“Vagrancy as a mode of relief.”

An examination of every dispensary in nine counties is also given, and of every infirmary, and some dispensaries and hospitals in eleven counties. Likewise the examinations concerning institutions not medical, for the relief of different classes of the poor, which are said to be “principally mendicity institutions, houses of industry, almshouses, and societies for visiting the destitute and distributing food, money, or clothes,” in all the large towns.

After thus enumerating the several heads or divisions under which their investigations were conducted, the commissioners proceed to state—

1st.—The difficulties they had to encounter from the extensive and complicated nature of the subject, and the peculiar social condition of the Irish people.

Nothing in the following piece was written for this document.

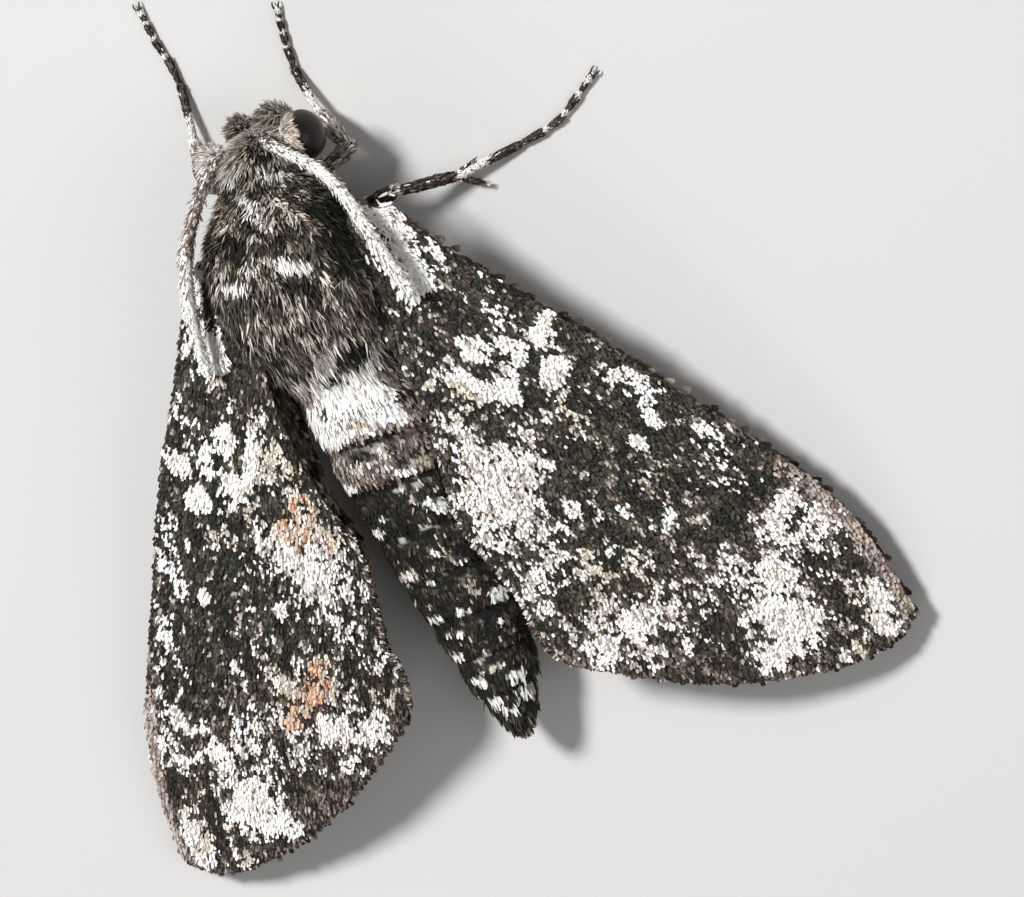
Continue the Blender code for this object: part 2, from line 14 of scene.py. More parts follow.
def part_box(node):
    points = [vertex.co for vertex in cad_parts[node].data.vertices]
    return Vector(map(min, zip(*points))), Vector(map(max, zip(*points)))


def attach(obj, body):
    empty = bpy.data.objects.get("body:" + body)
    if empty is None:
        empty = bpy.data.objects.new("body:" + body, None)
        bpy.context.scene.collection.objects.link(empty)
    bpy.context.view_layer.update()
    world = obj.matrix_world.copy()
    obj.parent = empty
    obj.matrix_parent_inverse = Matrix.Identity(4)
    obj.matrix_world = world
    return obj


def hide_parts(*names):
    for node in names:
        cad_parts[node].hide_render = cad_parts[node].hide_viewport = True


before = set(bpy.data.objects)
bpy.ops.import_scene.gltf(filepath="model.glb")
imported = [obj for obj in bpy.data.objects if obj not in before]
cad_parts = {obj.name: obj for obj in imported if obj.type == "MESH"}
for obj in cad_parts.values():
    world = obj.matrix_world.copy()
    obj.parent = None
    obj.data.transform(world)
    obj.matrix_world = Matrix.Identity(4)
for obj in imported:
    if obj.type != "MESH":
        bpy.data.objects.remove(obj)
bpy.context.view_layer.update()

METRES_PER_MM = 0.001
SEED = 20

# The middle of an eye in the moth's millimetres, which shows where the moth stands in the frame
EYE = Vector((2.3, -4.72, 3.65))
EYE_RADII = Vector((0.86, 1.08, 1.08))
eye_low, eye_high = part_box("eye_left")
MOTH_SHIFT = Vector((0, (eye_low.y + eye_high.y) / 2 - EYE.y * METRES_PER_MM, 0))
TO_FRAME = Matrix.Translation(MOTH_SHIFT) @ Matrix.Scale(METRES_PER_MM, 4)

TONES = {
    "soot": (0.0105, 0.0095, 0.0072),
    "green_black": (0.018, 0.0205, 0.0125),
    "dark_brown": (0.039, 0.028, 0.019),
    "olive": (0.064, 0.058, 0.037),
    "brown_grey": (0.120, 0.100, 0.078),
    "pink_brown": (0.235, 0.172, 0.145),
    "pink_grey": (0.460, 0.385, 0.360),
    "beige": (0.520, 0.440, 0.345),
    "cream": (0.790, 0.715, 0.600),
    "rust": (0.520, 0.225, 0.100),
    "peach": (0.740, 0.500, 0.360),
    "white": (0.965, 0.955, 0.920),
}

# Forewing margins
FORE_LENGTH = 28.0
HINGE = (3.27, -0.13, 5.42)
SWEEP = math.radians(56.2)
DROOP = math.radians(9.2)
ROLL = math.radians(6.9)
COSTA = [(-0.6, -1.3), (1.5, -1.75), (6, -1.95), (11, -2.25), (17, -2.3), (21.5, -2.2), (24.4, -1.6),
         (26.4, -0.75), (28.0, 0.1)]
TERMEN = [(28.0, 0.1), (27.9, 1.6), (27.1, 3.2), (25.6, 4.9), (23.9, 6.5), (22.0, 7.9), (20.1, 8.9),
          (18.3, 9.8), (16.8, 10.5)]
INNER_MARGIN = [(0.2, 1.7), (3.6, 2.7), (6.5, 4.4), (8.4, 6.1), (10.2, 7.7), (12.2, 8.5), (14.0, 9.1),
                (15.5, 10.1), (16.8, 10.5)]
FORE_SHARES = 8
FORE_VEINS = {1: 0.06, 2: 0.06, 3: 0.5, 4: 0.5, 5: 0.06, 6: 0.34, 7: 0.06}
FORE_SCALLOP = 0.18

# Hindwing margins, in the same plane, lower down
HIND_DROP = 1.2
HIND_COSTA = [(1.6, -0.2), (6.0, -0.6), (11.0, -0.5), (15.0, 0.2), (18.2, 2.0)]
HIND_TERMEN = [(18.2, 2.0), (17.6, 4.2), (15.8, 6.2), (13.2, 7.5), (10.6, 7.2)]
HIND_INNER = [(1.2, 1.6), (3.4, 2.4), (5.8, 3.6), (8.2, 5.2), (10.6, 7.2)]
HIND_SHARES = 6
HIND_VEINS = {1: 0.1, 2: 0.1, 3: 0.45, 4: 0.1, 5: 0.1}

# Margins, shares between the veins, veins and drop of a forewing (True) and a hindwing (False)
WING_FORMS = {True: ((COSTA, TERMEN, INNER_MARGIN), FORE_SHARES, FORE_VEINS, 0),
              False: ((HIND_COSTA, HIND_TERMEN, HIND_INNER), HIND_SHARES, HIND_VEINS, HIND_DROP)}

MEMBRANE = 0.09  # half the thickness of a wing between its veins
VEIN_RISE = 0.09
COSTA_RISE = 0.17
PLEAT = 0.07  # the membrane swells this much between two veins
CAMBER = 0.35
VEIN_HALF = 0.014
RIM_START, RIM_WIDE = 0.985, 0.015  # the scalloped rim, as shares of the way out from the wing's root
ON_WING = 0.1  # a scale grows where its root is this near the sheet of the wing
SCALE_DEPTH = 0.015  # how deep a root lies in the membrane

# Marks on a forewing: tone, P, Q, half length, half width, turn in degrees, and how fully it covers
FORE_MARKS = [
    # the white base
    ("white", 0.8, -1.5, 1.6, 0.55, 8, 1.0), ("white", 2.4, -0.6, 1.4, 0.75, 25, 1.0),
    ("white", 3.3, 0.0, 0.75, 0.7, 20, 0.95), ("white", 2.9, -1.5, 0.7, 0.3, 0, 0.5),
    ("soot", 5.0, 0.4, 0.8, 1.5, 0, 0.6),
    # the broken white band before the middle
    ("white", 8.7, -1.3, 0.5, 0.85, -25, 0.9), ("white", 8.1, 0.0, 0.75, 0.5, 0, 0.85),
    ("white", 9.95, 0.0, 0.55, 1.1, -8, 1.0), ("white", 6.7, 0.9, 0.9, 0.52, 0, 0.95),
    ("white", 8.8, 1.5, 0.75, 0.65, 20, 1.0), ("white", 7.5, 2.15, 1.6, 0.45, -8, 0.95),
    ("white", 6.1, 2.4, 0.8, 0.5, 0, 0.7), ("cream", 7.0, 3.0, 1.3, 0.65, 0, 0.6),
    ("white", 6.9, -0.9, 0.8, 0.7, 0, 0.22), ("cream", 5.3, 2.4, 0.8, 0.6, 0, 0.35),
    ("cream", 11.2, 1.0, 1.0, 1.2, 0, 0.27), ("cream", 9.6, 2.8, 1.5, 0.6, 0, 0.35),
    ("cream", 7.6, 4.2, 1.2, 0.8, 30, 0.38),
    # the frosted patch on the inner margin
    ("frost", 10.6, 5.2, 2.2, 1.6, 38, 0.93), ("frost", 11.2, 3.6, 1.2, 0.8, 20, 0.62),
    ("frost", 12.1, 5.9, 1.1, 1.3, 0, 0.75), ("frost", 9.0, 4.8, 1.2, 0.8, 40, 0.6),
    ("frost", 11.5, 7.2, 1.4, 0.9, 40, 0.62), ("frost", 13.8, 6.6, 0.9, 1.0, 0, 0.4),
    ("frost", 14.4, 8.0, 1.2, 1.0, 40, 0.45),
    # flecks in the dark middle
    ("white", 13.4, -1.4, 1.2, 0.55, 0, 0.55), ("white", 14.6, -0.9, 0.4, 0.4, 0, 0.7),
    ("white", 17.1, -1.3, 0.95, 0.55, 0, 0.6), ("white", 11.8, -1.4, 0.7, 0.5, 0, 0.35),
    ("white", 15.5, 3.2, 0.5, 0.3, 0, 0.65), ("white", 17.1, 2.3, 0.6, 0.4, 20, 0.5),
    ("white", 13.7, 4.3, 0.4, 0.35, 0, 0.5), ("white", 13.9, 5.8, 0.45, 0.6, 0, 0.55),
    ("white", 16.1, 5.1, 0.4, 0.4, 0, 0.6), ("white", 18.6, -0.5, 0.9, 1.0, 0, 0.14),
    # the white band before the termen
    ("white", 21.0, -1.2, 0.5, 0.95, 5, 0.85), ("white", 22.7, -1.3, 0.8, 0.95, 0, 0.9),
    ("white", 21.1, 0.3, 0.5, 0.95, -15, 0.85), ("white", 23.0, 0.0, 0.45, 0.65, 0, 0.8),
    ("white", 23.9, 3.5, 1.5, 1.5, 45, 1.0), ("white", 22.3, 2.0, 1.1, 0.85, 30, 0.88),
    ("white", 24.1, 5.1, 0.65, 1.05, 0, 0.95), ("white", 25.1, 3.3, 0.7, 0.8, 0, 0.75),
    ("white", 20.9, 2.8, 1.1, 0.6, 0, 0.6), ("white", 19.4, 3.3, 1.0, 0.42, 0, 0.55),
    ("white", 26.5, 0.45, 1.0, 0.62, 15, 1.0), ("white", 27.4, 1.4, 0.6, 0.55, 30, 0.9),
    ("cream", 25.4, 0.2, 0.4, 0.3, 0, 0.5), ("cream", 26.6, 2.9, 0.7, 0.55, 30, 0.42),
    ("white", 18.6, 7.2, 1.0, 1.0, 30, 0.95), ("white", 18.0, 9.1, 0.85, 0.8, 30, 0.95),
    ("white", 19.9, 8.0, 0.7, 0.65, 0, 0.7), ("cream", 16.5, 9.2, 0.6, 0.6, 30, 0.45),
    ("white", 21.0, 7.0, 0.4, 0.4, 0, 0.5), ("cream", 17.2, 5.0, 0.95, 0.85, 20, 0.55),
    ("cream", 19.4, 5.1, 1.0, 0.9, 0, 0.3), ("cream", 16.6, 6.9, 0.85, 0.8, 0, 0.42),
    # the lacy frost between and around those patches
    ("frost", 20.2, 4.6, 3.0, 1.5, -54, 0.42), ("frost", 22.9, 3.1, 2.6, 1.7, -40, 0.46),
    ("frost", 22.4, -0.6, 1.8, 1.6, -20, 0.4), ("cream", 26.2, 1.3, 1.7, 1.2, 20, 0.4),
    ("frost", 18.3, 8.1, 2.2, 1.4, 30, 0.42), ("cream", 16.3, 6.8, 1.6, 1.3, 0, 0.34),
    # brown and black shades, laid over the white
    ("dark_brown", 24.4, -0.7, 1.05, 0.62, 10, 0.95), ("dark_brown", 24.6, 1.15, 2.1, 0.5, 22, 0.95),
    ("dark_brown", 26.4, 2.1, 0.9, 0.36, 25, 0.8), ("dark_brown", 21.6, 5.2, 1.25, 0.85, 10, 0.6),
    ("dark_brown", 16.0, 8.4, 0.6, 0.6, 0, 0.5), ("dark_brown", 21.9, -0.5, 0.26, 0.85, -8, 0.75),
    ("dark_brown", 22.3, 0.9, 0.5, 0.32, 0, 0.7), ("dark_brown", 11.8, 2.9, 0.8, 0.5, 0, 0.4),
    ("dark_brown", 22.4, 7.0, 0.9, 0.45, -40, 0.6), ("pink_brown", 21.8, 7.4, 1.5, 0.6, -40, 0.55),
    ("soot", 7.8, 0.5, 0.42, 0.35, 0, 0.8), ("soot", 11.3, 0.0, 0.5, 0.5, 0, 0.7),
    ("soot", 15.0, 2.0, 1.6, 1.0, 0, 0.6), ("soot", 15.4, 4.5, 1.2, 0.6, 0, 0.6),
    ("soot", 19.5, 0.3, 0.8, 1.7, 0, 0.7), ("green_black", 13.4, 2.3, 1.4, 1.5, 0, 0.6),
    # the spot at the end of the cell, with its black rim
    ("soot", 14.6, 0.55, 0.85, 0.7, -30, 0.9), ("white", 14.6, 0.5, 0.46, 0.34, -30, 2.0),
]
DARK_TONES = ("soot", "green_black", "dark_brown")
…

2ndly.—The course they pursued in collecting information, “showing how far it is full and impartial, and therefore how far worthy of confidence.” And

3rdly.—The reasons why they are not yet able to report—“Whether any and what further remedial measures appear to be requisite to ameliorate the condition of the Irish poor, or any of them.”

These points are all largely dwelt upon, especially the first. On every side, the commissioners say, they were assailed by the theories of persons who might be supposed to possess means of forming a sound judgment—“one party attributed all the poverty and wretchedness of the country to an asserted extreme use of ardent spirits, and proposed a system for repressing illicit distillation, for preventing smuggling, and for substituting beer and coffee. Another party found the cause in the combination among workmen, and proposed rigorous laws against trades unions. Others again were equally confident, that the reclamation of the bogs and waste lands was the only practicable remedy. A fourth party declared the nature of the existing connexion between landlord and tenant to be the root of all the evil. Pawnbroking, redundant population, absence of capital, peculiar religious tenets and religious differences, political excitement, want of education, the maladministration of justice, the state of prison discipline, want of manufactures and of inland navigation, with a variety of other circumstances, were each supported by their various advocates with earnestness and ability, as being either alone, or jointly with some other, the primary cause of all the evils of society; and loan funds, emigration, the repression of political excitement, the introduction of manufactures, and the extension of inland navigation, were accordingly proposed each as the principal means by which the improvement of Ireland could be promoted.” The commissioners abstain from expressing their opinion upon any of these propositions, but they determine “that the inquiry should embrace every subject to which importance seemed to be attached by any large number of persons.”

Under the second division of their Report, the commissioners advert in considerable detail to the obvious impossibility of collecting the necessary information themselves, and the difficulty of finding Irishmen at once competent and impartial to undertake the duty; and they determine as the only mode of combining local knowledge with impartiality, to unite in the inquiry “a native of Great Britain with a resident native of Ireland.” And in order that the evidence might be full and impartial, and be collected and registered in a satisfactory manner, the assistant-commissioners who had been appointed were desired to adopt in their investigations the following course of procedure:—

First—“To request the attendance of persons of each grade in society, of each of the various religious persuasions, and of each party in politics; to give to the testimony of each class an equal degree of attention, and to make the examinations in presence of all. Not to allow any person to join in conducting the examination, and to state at the opening of the proceedings, that any statement made by an individual, and not impugned by any person present, would be considered to be acknowledged as at least probable by all.”

Second—“To note down at the time of examination, the replies given, or the remarks which occurred to him; to register, as nearly as might be possible in the words of each witness, the statements which might be made; to register the names of all the persons who attended the examination; and before proceeding to examine another district, to send the minutes of the previous examination to the office in Dublin, signed by both the assistant-commissioners.”